The knockoff score by Marc Shaiman, with lyrics co-written by Scott Wittman and book by Mark O'Donnell and Thomas Meehan, is lovingly but safely adapted from the much more chintzy 1988 John Waters movie that starred low-rent drag queen Divine. Broadway sanitized the muddy Waters and made it safe for matinee ladies to bop along to the Madison, the Mashed Potato, and the Frug while swallowing the message of integration. CP's flawlessly performed show moves.

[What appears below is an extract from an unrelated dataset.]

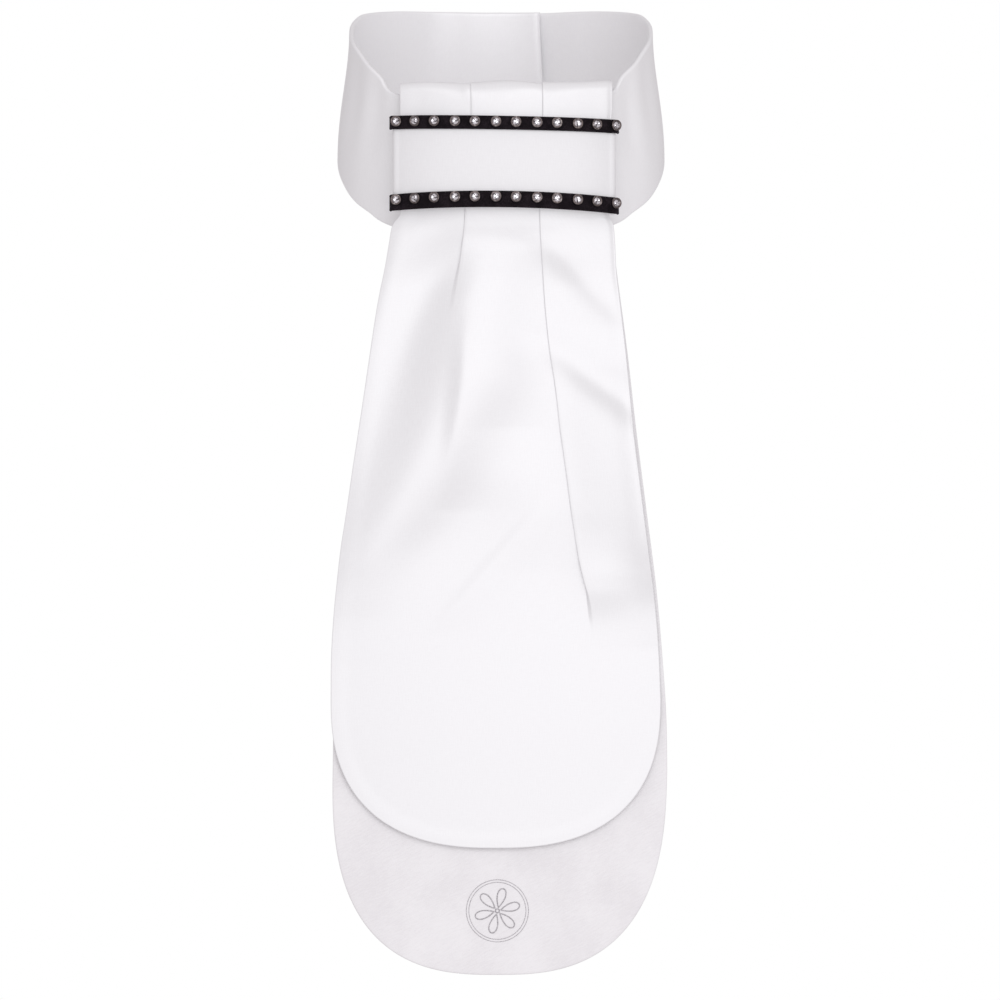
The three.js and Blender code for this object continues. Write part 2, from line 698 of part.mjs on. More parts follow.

The kids on the TV show just want to dance, so why can't everyone -- blacks and whites -- dance together, says innocent, ample-sized Tracy Turnblad (Kalin Coates, a fireplug of energy and voice), who knows a thing or two about being the butt of high school jokes. In this feel-good world, she gets her guy (silky smooth Aaron Boudreaux, a real-life Broadway musical star in the making); sees agoraphobic mom Edna (Danny Seibert, whose basso voice and wry comic timing fill out that 54 EEE brassiere) blossom into her own Macy's Thanksgiving Day float; and helps goofy friend Penny (Hayley Beiermeister, a wily scene stealer) and beyond-the-tracks Seaweed (Donté Wright, slick and boneless) find color-blind love. The ensemble is pitch perfect, Ron Jones's direction razor-sharp, Daria James and Erin Roleto's choreography knockout, Carl Russell's sets bright and crisp, Reba Kochersperger's and Linda Clark's towering, wrap-around wigs have their own particular characters, and Stephen Jones's musical direction gets everyone moving, audience included.
Country Playhouse's Hairspray is teased and coiffed to perfection. Like the song says, "Big, Blonde & Beautiful."
Through July 30. Country Playhouse, 12802 Queensbury. 713-467-4497.